___ RECORDS PROVIDED ___
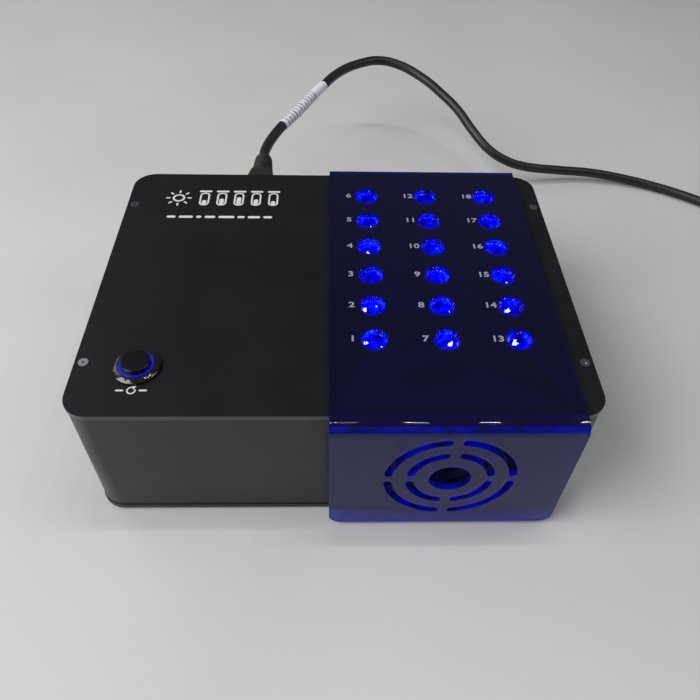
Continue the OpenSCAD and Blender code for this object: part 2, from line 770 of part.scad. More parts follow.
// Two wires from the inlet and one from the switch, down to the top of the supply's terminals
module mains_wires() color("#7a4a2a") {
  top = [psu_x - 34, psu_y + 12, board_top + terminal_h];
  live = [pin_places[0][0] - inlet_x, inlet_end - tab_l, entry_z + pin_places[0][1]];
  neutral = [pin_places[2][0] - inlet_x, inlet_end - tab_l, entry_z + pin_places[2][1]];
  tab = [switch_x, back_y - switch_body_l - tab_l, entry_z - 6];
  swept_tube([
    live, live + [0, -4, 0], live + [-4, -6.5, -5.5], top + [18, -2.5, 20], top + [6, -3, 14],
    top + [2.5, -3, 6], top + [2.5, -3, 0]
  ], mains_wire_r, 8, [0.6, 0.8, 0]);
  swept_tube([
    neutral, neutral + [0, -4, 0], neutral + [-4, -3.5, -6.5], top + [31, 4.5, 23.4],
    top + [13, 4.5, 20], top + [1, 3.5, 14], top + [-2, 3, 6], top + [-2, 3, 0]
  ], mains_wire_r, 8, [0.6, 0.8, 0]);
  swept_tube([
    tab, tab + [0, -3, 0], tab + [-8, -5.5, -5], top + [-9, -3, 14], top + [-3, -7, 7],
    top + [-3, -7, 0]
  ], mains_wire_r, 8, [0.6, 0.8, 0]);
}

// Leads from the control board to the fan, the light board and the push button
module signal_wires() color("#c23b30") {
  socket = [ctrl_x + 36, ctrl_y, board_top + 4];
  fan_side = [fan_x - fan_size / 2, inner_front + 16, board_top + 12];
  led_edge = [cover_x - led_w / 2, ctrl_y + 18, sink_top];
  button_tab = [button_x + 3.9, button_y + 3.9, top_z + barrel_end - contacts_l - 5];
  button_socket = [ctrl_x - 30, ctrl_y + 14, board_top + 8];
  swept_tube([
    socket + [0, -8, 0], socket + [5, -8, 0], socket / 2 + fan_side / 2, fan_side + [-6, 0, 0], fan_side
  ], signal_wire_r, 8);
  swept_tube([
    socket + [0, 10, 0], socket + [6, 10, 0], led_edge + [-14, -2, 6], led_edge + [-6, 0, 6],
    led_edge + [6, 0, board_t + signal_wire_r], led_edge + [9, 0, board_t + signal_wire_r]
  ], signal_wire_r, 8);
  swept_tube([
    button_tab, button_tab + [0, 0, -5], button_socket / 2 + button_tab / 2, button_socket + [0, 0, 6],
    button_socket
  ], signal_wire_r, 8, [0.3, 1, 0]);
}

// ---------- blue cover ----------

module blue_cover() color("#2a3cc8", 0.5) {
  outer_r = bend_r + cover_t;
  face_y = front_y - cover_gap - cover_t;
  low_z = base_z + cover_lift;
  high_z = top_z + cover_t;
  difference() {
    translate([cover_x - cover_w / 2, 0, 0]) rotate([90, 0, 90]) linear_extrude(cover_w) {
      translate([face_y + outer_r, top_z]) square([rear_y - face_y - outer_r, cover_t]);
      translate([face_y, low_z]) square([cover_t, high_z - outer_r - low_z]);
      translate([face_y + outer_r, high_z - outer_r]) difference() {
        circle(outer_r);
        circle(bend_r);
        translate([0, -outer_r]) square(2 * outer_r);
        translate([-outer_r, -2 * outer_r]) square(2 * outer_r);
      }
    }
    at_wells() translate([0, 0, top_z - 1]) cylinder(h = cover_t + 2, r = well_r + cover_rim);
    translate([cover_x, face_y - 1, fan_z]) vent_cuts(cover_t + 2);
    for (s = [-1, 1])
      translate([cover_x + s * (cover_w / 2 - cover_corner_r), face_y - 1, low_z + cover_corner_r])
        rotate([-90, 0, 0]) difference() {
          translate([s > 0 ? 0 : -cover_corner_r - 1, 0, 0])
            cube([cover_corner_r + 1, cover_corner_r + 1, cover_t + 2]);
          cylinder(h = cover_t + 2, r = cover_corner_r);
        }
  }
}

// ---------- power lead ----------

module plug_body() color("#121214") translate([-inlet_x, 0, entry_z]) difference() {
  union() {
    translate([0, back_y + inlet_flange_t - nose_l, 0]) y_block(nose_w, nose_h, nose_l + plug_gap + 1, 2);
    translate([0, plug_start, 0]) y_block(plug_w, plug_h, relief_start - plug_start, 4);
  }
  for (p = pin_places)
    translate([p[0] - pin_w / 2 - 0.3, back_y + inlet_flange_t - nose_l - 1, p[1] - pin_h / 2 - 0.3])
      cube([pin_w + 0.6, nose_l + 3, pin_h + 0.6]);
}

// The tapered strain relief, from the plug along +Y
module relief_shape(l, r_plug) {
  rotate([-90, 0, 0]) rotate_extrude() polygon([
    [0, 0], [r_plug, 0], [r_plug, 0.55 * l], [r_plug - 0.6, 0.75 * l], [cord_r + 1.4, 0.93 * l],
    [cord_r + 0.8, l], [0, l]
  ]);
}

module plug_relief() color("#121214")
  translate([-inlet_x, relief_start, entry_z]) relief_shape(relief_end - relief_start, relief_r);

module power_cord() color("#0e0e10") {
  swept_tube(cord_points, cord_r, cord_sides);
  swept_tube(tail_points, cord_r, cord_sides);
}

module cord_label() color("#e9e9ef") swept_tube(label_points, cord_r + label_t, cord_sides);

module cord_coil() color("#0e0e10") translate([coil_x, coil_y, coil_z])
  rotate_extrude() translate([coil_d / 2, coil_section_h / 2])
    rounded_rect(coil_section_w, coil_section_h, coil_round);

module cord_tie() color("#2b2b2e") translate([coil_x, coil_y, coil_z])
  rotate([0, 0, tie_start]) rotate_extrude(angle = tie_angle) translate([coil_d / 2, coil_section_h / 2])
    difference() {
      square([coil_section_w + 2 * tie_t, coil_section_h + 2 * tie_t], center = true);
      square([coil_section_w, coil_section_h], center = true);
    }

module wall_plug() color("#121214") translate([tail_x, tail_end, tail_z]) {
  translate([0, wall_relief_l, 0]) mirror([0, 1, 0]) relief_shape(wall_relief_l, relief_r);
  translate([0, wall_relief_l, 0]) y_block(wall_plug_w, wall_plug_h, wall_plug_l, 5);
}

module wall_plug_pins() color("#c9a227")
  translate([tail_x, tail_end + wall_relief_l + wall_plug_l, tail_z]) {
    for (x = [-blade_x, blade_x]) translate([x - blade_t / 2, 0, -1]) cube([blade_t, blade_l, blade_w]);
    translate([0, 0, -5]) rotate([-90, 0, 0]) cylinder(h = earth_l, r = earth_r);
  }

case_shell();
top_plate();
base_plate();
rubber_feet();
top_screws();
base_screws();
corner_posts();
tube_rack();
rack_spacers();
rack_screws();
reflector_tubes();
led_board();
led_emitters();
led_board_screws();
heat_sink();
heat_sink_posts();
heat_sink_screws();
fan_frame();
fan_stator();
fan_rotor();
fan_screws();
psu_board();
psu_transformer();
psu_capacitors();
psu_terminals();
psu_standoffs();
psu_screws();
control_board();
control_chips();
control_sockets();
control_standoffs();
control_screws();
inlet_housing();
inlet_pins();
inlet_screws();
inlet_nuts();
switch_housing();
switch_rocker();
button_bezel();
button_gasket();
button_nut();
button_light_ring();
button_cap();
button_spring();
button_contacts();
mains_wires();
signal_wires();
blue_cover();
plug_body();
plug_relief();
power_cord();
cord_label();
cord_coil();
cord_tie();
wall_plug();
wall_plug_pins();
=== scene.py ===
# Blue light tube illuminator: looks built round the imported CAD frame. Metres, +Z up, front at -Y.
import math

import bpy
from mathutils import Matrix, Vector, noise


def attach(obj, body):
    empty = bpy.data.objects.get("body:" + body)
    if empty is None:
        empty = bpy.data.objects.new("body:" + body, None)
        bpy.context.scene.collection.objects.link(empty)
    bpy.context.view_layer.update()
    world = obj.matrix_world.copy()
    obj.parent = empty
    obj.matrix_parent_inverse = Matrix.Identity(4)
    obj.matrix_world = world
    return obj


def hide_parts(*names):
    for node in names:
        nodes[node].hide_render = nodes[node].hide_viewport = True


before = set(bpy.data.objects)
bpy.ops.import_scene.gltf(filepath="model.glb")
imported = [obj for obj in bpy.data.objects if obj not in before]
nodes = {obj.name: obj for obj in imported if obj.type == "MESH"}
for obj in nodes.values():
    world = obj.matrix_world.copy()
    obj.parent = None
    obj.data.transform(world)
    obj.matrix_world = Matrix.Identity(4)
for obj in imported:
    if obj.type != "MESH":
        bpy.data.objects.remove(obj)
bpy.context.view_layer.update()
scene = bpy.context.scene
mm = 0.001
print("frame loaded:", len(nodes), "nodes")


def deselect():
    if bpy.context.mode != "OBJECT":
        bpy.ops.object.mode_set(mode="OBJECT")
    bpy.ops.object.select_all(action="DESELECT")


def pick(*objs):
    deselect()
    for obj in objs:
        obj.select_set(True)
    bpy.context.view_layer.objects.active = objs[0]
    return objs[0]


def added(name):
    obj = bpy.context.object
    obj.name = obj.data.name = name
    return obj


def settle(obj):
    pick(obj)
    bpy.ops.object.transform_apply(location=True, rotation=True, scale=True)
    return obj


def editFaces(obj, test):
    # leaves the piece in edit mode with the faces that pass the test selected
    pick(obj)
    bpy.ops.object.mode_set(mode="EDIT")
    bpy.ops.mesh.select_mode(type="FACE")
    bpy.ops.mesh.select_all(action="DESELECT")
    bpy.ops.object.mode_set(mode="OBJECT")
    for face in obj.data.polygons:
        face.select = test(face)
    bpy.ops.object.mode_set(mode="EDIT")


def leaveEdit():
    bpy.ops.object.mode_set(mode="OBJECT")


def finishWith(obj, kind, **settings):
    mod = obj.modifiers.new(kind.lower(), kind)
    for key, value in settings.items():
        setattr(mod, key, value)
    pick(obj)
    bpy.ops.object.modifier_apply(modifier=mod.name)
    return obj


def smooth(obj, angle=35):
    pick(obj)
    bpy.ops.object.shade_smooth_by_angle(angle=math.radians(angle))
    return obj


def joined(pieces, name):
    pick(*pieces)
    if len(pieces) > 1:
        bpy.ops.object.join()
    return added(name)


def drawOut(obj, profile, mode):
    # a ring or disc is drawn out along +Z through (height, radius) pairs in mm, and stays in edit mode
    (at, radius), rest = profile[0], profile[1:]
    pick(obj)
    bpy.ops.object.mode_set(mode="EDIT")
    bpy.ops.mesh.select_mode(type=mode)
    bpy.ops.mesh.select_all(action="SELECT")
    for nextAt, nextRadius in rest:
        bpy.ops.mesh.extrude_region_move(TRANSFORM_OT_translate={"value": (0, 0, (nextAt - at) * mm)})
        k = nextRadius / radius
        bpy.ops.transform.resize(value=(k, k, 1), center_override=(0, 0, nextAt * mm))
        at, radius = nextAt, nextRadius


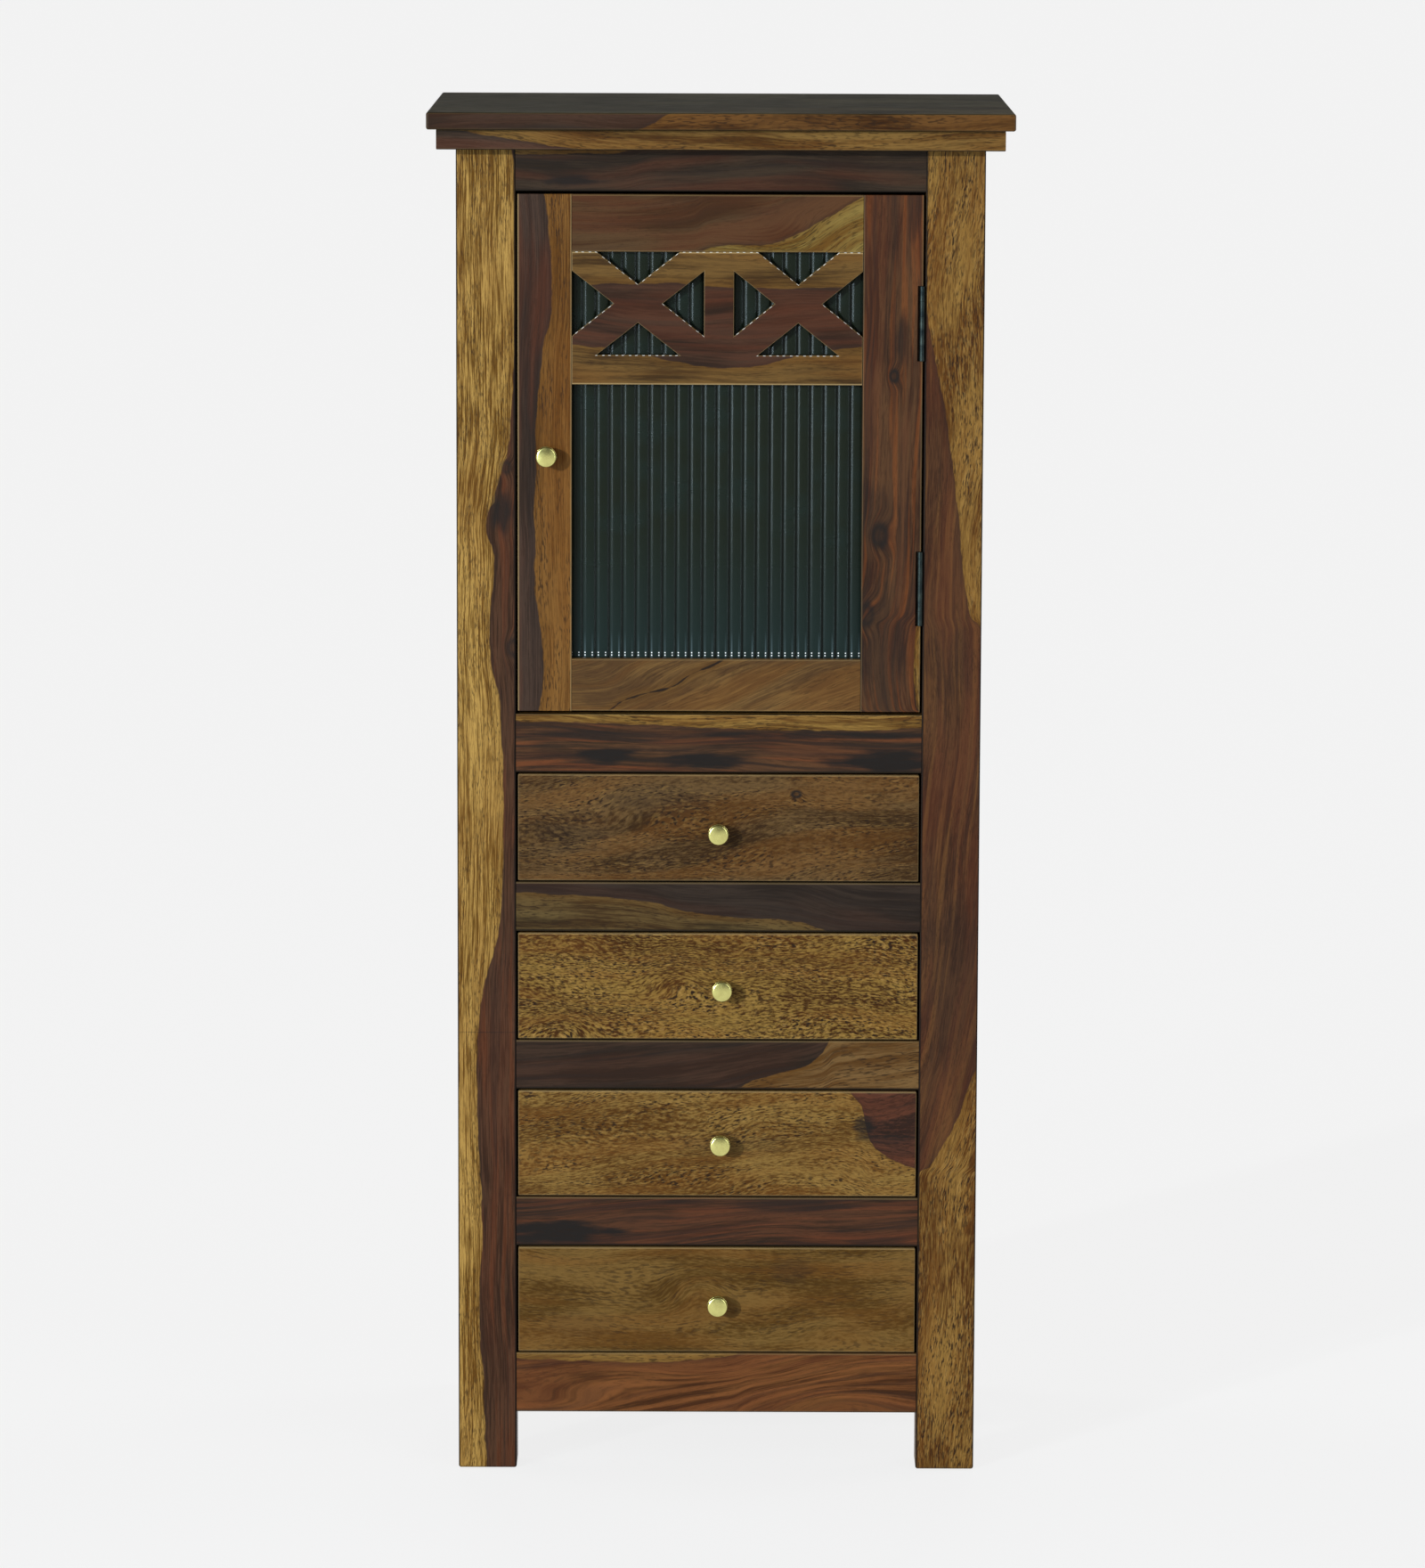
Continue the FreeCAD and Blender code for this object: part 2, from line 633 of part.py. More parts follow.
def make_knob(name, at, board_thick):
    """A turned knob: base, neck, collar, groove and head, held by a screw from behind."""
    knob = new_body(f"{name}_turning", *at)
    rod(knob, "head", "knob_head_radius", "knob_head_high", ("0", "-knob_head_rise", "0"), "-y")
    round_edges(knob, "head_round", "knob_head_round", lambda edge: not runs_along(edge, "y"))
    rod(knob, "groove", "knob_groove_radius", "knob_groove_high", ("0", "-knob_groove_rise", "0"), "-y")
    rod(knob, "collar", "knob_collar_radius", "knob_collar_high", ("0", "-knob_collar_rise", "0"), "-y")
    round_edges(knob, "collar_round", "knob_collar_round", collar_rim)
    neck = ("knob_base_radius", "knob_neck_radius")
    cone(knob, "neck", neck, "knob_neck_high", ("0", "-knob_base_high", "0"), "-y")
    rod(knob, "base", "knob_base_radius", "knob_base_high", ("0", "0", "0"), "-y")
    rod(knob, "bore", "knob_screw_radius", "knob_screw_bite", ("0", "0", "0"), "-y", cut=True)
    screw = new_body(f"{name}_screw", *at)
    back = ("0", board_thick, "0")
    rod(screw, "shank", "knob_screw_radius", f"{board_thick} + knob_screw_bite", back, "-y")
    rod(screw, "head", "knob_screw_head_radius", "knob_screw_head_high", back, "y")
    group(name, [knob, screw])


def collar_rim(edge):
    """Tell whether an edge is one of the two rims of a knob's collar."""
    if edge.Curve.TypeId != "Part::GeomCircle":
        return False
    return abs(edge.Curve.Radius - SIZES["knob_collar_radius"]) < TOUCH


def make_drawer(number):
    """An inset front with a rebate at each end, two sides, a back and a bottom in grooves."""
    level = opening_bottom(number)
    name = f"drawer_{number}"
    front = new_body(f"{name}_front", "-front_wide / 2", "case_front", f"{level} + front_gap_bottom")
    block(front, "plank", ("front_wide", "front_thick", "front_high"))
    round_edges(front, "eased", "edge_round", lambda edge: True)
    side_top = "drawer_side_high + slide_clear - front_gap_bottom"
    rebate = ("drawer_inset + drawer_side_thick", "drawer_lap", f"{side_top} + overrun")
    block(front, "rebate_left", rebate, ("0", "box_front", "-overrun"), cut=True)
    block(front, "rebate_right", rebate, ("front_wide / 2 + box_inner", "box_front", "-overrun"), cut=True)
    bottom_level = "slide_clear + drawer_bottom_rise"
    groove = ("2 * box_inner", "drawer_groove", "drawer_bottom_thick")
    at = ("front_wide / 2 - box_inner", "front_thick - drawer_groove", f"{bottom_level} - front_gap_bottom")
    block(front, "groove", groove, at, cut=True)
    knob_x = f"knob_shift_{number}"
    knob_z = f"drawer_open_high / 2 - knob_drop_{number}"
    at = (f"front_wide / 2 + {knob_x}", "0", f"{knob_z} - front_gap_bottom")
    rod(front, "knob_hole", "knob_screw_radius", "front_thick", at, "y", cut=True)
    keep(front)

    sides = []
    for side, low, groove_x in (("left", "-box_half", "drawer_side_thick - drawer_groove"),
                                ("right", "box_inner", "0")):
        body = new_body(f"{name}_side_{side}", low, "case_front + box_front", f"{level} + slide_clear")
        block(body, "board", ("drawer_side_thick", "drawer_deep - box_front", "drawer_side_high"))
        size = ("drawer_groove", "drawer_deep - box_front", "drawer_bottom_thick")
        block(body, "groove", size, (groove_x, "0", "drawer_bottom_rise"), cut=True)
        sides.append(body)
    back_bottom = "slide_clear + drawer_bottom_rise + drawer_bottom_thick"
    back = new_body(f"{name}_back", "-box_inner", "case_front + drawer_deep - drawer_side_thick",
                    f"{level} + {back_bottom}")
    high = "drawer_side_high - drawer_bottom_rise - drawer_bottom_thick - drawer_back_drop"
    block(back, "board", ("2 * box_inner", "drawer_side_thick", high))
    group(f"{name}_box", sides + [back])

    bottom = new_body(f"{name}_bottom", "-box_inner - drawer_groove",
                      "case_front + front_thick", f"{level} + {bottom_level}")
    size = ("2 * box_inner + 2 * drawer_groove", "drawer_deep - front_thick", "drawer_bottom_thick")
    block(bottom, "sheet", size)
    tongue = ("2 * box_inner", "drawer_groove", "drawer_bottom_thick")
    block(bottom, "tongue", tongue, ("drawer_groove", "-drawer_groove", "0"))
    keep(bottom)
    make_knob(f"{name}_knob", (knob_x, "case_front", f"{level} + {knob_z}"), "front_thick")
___
From the records above, print exactly the lines that run from the line with "Continue the FreeCAD" to the line with "group(name, [knob, screw])", inclusive.

▶ **RESULT OF THIS EXERCISE**:
Continue the FreeCAD and Blender code for this object: part 2, from line 633 of part.py. More parts follow.
def make_knob(name, at, board_thick):
    """A turned knob: base, neck, collar, groove and head, held by a screw from behind."""
    knob = new_body(f"{name}_turning", *at)
    rod(knob, "head", "knob_head_radius", "knob_head_high", ("0", "-knob_head_rise", "0"), "-y")
    round_edges(knob, "head_round", "knob_head_round", lambda edge: not runs_along(edge, "y"))
    rod(knob, "groove", "knob_groove_radius", "knob_groove_high", ("0", "-knob_groove_rise", "0"), "-y")
    rod(knob, "collar", "knob_collar_radius", "knob_collar_high", ("0", "-knob_collar_rise", "0"), "-y")
    round_edges(knob, "collar_round", "knob_collar_round", collar_rim)
    neck = ("knob_base_radius", "knob_neck_radius")
    cone(knob, "neck", neck, "knob_neck_high", ("0", "-knob_base_high", "0"), "-y")
    rod(knob, "base", "knob_base_radius", "knob_base_high", ("0", "0", "0"), "-y")
    rod(knob, "bore", "knob_screw_radius", "knob_screw_bite", ("0", "0", "0"), "-y", cut=True)
    screw = new_body(f"{name}_screw", *at)
    back = ("0", board_thick, "0")
    rod(screw, "shank", "knob_screw_radius", f"{board_thick} + knob_screw_bite", back, "-y")
    rod(screw, "head", "knob_screw_head_radius", "knob_screw_head_high", back, "y")
    group(name, [knob, screw])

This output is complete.